L'Occidentale (Italy) has an article about Britain through its literature:
I romanzi delle Brontë o di Jane Austin danno una visione positiva della campagna e negativa della città industrializzata, di cui Dickens offre squarci spaventosi. (Daniela Coli) (Google translation)
Коммерсантъ (Russia) talks about sequels and mentions Wide Sargasso Sea:
Это своеобразный приквел к знаменитому роману Шарлотты Бронте "Джейн Эйр", рассказанный от лица одного из самых неприятных персонажей — первой жены графа Рочестера. Роман Джин Рис стал, таким образом, феминистским и антирасистским ответом Шарлотте Бронте, которая осмелилась изобразить гордую креолку в виде жалкой и отталкивающей полубезумной злодейки.
Злободневность романа принесла ему популярность, вполне сопоставимую с популярностью "Джейн Эйр". Журнал Time включил его в свой список ста лучших англоязычных романов XX века, его экранизировали в Голливуде в 1993 году, по нему сняли сериал, и он стал основой либретто оперы. (Google translation) (Константин Пряничкин)
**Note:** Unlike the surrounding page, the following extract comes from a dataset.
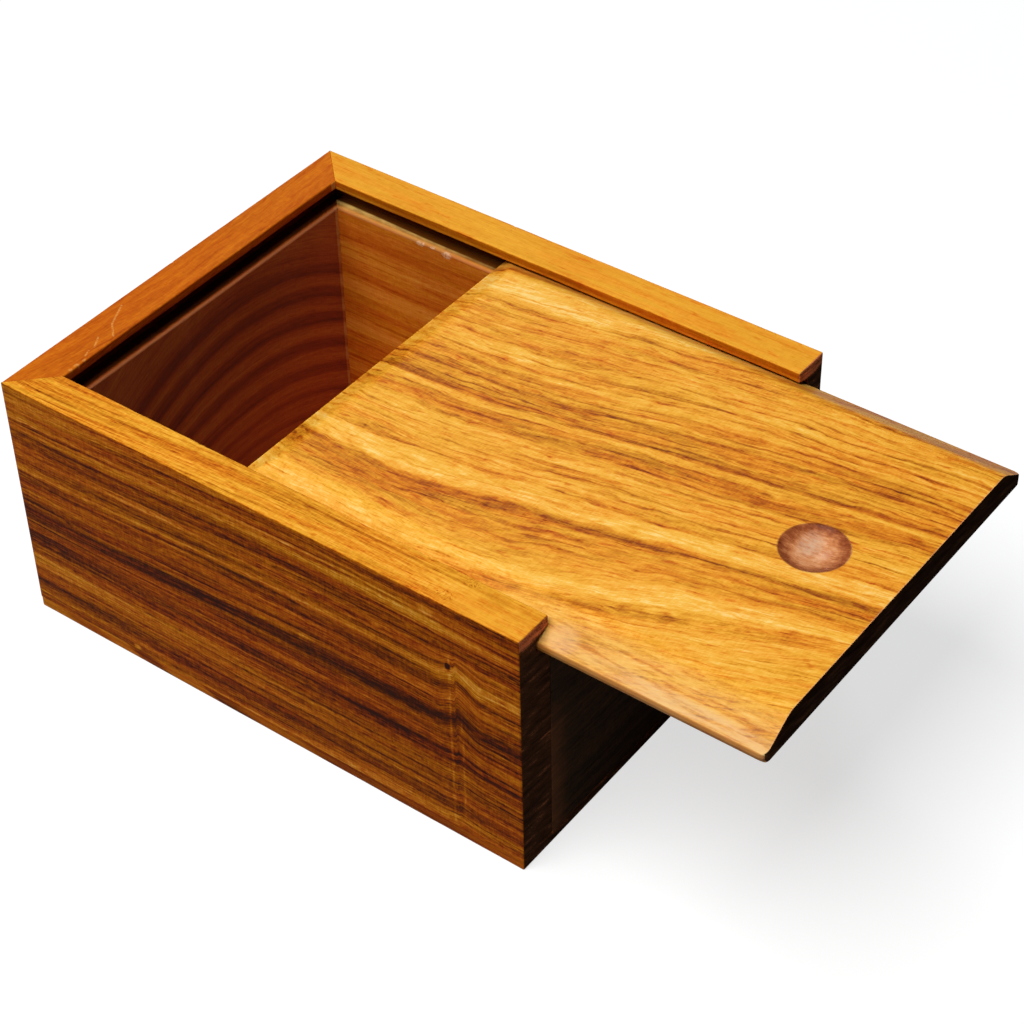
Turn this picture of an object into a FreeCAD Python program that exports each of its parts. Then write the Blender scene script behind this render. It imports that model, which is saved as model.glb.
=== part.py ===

Mademoiselle V stays in London reviews Wuthering Heights 2009 in French, Liratouva2 (also in French) posts about Jane Eyre, Ladyloo Land retells a scene from Wuthering Heights with a particular Halloween feeling, Oyunun başı sonu… posts about Jane Eyre 2006 in Turkish, the RPP Blog has a reminder of this weekend's broadcast (see our sidebar) of Mi Novela Favorita: Jane Eyre (in Spanish) in Perú.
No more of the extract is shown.